There has never been an attempt by Chitungwiza to explain why there is no water in households. Residents do not know whether or not the Council administers a water rationing exercise. If there is water rationing, there should at least be standards for such things as a guaranteed number of hours of service or a minimum pressure, and or a time schedule of days and times when water is available in the same manner the Zimbabwe Electricity Supply Authority (ZESA) publishes a load shedding schedule they never stick to.

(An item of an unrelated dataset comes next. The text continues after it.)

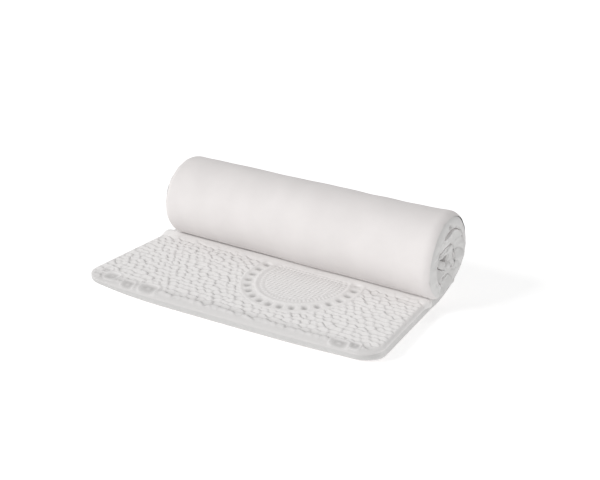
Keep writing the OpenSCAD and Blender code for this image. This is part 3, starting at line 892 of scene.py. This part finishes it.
# ---- The label ----
# A blank satin care label, sewn on the left side in front of the zip: a soft polyester ribbon with a
# slight lustre and cut edges. It carries no print.
satin, tree, shader = new_material("woven_polyester_satin", Roughness=0.42, Sheen_Weight=0.3,
                                   Specular_IOR_Level=0.5, Anisotropic=0.3)
cloth = add(tree, "UVMap", uv_map="cloth").outputs["UV"]
floats = ribs(tree, cloth, 0.0006, "Y", 1.0)
painted(tree, shader, floats, "#d2d2d0", "#e0e0de")
bumped(tree, shader, floats, 0.4, 0.0001)
LABEL_RUN, LABEL_HALF_UP, LABEL_FACE = (-57, -12), 16, 0.4
label = ribbon("care_label_blank", LABEL_RUN, (-LABEL_HALF_UP, LABEL_HALF_UP), (TAPE_BACK, LABEL_FACE),
               satin, "care_label", steps=(24, 9))

# ---- The studio ----
# A wide pale table top of opal acrylic, faintly lit from below, soft light from all round, and one large
# soft lamp from the left in front, so that the right end and the back fall off a little.
board, tree, shader = new_material("opal_light_table", Roughness=0.9, Specular_IOR_Level=0.1,
                                   Emission_Color=(1.0, 1.0, 1.0, 1.0), Emission_Strength=0.36)
place = add(tree, "TexCoord").outputs["Object"]
roller = add(tree, "TexNoise", {"Vector": place, "Scale": 3.0, "Detail": 3.0})
painted(tree, shader, roller.outputs["Fac"], "#fafafa", "#fdfdfd")
FLOOR_HALF, FLOOR_STEPS, FLOOR_Z = 30, 13, -0.0005
reach = np.linspace(-FLOOR_HALF, FLOOR_HALF, FLOOR_STEPS)
floor_x, floor_y = np.meshgrid(reach, reach)
floor_mesh = bpy.data.meshes.new("floor")
number = np.arange(FLOOR_STEPS ** 2).reshape(FLOOR_STEPS, FLOOR_STEPS)
tiles = np.stack([number[:-1, :-1], number[:-1, 1:], number[1:, 1:], number[1:, :-1]], -1)
floor_mesh.from_pydata(
    np.stack([floor_x, floor_y, np.full_like(floor_x, FLOOR_Z)], -1).reshape(-1, 3).tolist(), [],
    tiles.reshape(-1, 4).tolist())
floor_mesh.materials.append(board)
floor = bpy.data.objects.new("floor", floor_mesh)
bpy.context.scene.collection.objects.link(floor)

world = bpy.data.worlds.new("soft_studio")
bpy.context.scene.world = world
world.use_nodes = True
world.node_tree.nodes["Background"].inputs["Color"].default_value = (1.0, 1.0, 1.0, 1.0)
world.node_tree.nodes["Background"].inputs["Strength"].default_value = 0.61

key = bpy.data.objects.new("key_lamp", bpy.data.lights.new("key_lamp", "SUN"))
key.data.angle, key.data.energy = np.radians(24), 1.5
towards = unit(np.array([-0.50, -0.78, 0.48]))
key_side = unit(np.cross([0, 0, 1], towards))
key.matrix_world = Matrix(np.vstack([np.column_stack([
    key_side, np.cross(towards, key_side), towards, 3 * towards]), [0, 0, 0, 1]]).tolist())
bpy.context.scene.collection.objects.link(key)
bpy.context.scene.view_settings.view_transform = "Standard"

In all this suffering, the Member of Parliament (MP) for the area, Fidelis Mhashu (MDC-T) has been conspicuous by his lack of care for his constituency. Apart from a shallow borehole he drilled with funds from the Constituency Development Fund, Mhashu has not shown real concern for residents' water woes. The borehole he had drilled has not only dried up but has not been maintained leading to its breakdown a long time ago. Why as an MP for the area, Mhashu drilled a borehole without sufficient mechanisms in place to ensure its functionality at all times boggles the mind. In normal circumstances, there should be arrangements between his office and the local authority to ensure that all boreholes, which have become the major source of water in the town, continue to function.

In the face of these problems, there has already been a ding-dong of plaudits from certain quarters of the good work the Fungai Mbetsa appointed reconstruction team is doing. Yet since they started doing whatever they were commissioned to do, many residents still do not have access to water and other basic services. And just like the administration of dismissed town clerk Godfrey Tanyanyiwa, there has never been a deliberate effort by Mbetsa's team to engage and talk to the residents to hear what their concerns and views are on a variety of issues affecting them. There is an assumption by the team and the local government Ministry that they know what ratepayers want.

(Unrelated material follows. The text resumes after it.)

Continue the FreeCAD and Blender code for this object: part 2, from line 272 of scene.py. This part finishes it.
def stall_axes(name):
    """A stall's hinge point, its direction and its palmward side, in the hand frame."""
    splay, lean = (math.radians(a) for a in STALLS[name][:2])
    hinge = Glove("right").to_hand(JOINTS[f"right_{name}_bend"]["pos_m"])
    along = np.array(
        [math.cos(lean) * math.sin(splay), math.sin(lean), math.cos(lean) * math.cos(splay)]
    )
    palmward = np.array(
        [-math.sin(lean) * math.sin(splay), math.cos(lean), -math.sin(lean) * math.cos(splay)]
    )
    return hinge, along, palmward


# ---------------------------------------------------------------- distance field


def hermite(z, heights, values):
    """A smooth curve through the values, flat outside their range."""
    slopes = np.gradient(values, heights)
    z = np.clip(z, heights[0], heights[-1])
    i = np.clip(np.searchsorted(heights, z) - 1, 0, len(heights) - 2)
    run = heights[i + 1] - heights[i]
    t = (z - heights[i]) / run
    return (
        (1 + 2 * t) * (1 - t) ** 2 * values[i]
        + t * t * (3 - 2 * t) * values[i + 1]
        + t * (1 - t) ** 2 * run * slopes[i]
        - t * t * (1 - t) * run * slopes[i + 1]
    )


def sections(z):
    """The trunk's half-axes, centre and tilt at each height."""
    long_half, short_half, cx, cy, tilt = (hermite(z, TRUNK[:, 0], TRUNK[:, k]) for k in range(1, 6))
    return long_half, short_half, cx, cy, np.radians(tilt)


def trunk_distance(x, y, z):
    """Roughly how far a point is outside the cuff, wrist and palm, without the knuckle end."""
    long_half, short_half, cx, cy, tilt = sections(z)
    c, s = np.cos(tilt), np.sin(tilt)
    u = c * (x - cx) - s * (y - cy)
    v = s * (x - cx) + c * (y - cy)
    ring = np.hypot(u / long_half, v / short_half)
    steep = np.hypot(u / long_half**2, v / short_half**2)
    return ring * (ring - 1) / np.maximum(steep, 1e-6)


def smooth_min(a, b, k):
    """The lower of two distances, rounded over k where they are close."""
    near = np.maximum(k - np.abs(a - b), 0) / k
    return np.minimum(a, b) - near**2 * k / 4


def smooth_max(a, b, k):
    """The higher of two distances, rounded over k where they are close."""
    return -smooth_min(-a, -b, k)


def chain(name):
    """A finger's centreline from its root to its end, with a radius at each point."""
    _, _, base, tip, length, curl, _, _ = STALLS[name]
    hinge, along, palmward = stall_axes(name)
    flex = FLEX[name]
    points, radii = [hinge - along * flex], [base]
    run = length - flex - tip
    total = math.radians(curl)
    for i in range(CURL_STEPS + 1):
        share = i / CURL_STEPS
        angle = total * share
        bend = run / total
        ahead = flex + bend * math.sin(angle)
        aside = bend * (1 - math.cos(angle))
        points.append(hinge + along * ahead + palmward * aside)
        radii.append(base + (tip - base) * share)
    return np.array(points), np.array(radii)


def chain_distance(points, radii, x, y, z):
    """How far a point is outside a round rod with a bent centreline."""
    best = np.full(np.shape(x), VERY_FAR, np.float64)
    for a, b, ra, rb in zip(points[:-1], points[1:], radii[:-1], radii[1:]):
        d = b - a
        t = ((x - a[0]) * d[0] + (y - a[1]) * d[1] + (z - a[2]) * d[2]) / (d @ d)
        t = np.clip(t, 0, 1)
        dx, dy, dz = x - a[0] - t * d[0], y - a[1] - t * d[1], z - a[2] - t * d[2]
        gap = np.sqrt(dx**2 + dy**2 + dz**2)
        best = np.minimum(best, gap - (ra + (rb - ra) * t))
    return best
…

It is commendable that the team is trying to rehabilitate or recommending rehabilitation of Chitungwiza for it was time someone stopped corruption in the town, however, Mbetsa and his team needs to justify their expensive existence to residents. To residents, apart from a few press releases flighted in the press purporting to explain some of what is taking place, there is hardly any distinction between Mbetsa's administration and Tanyanyiwa's corruption riddled administration (at least not yet). Residents hope that when the team finishes its work, it will publish its findings and recommendations.

Going forward, Chitungwiza, as an independent authority needs to come up with its own water solution, and that solution lies in constructing its own dam - this should have been done long back. Continuing to depend on Harare for water in the face of rapid urbanization is a ticking health bomb.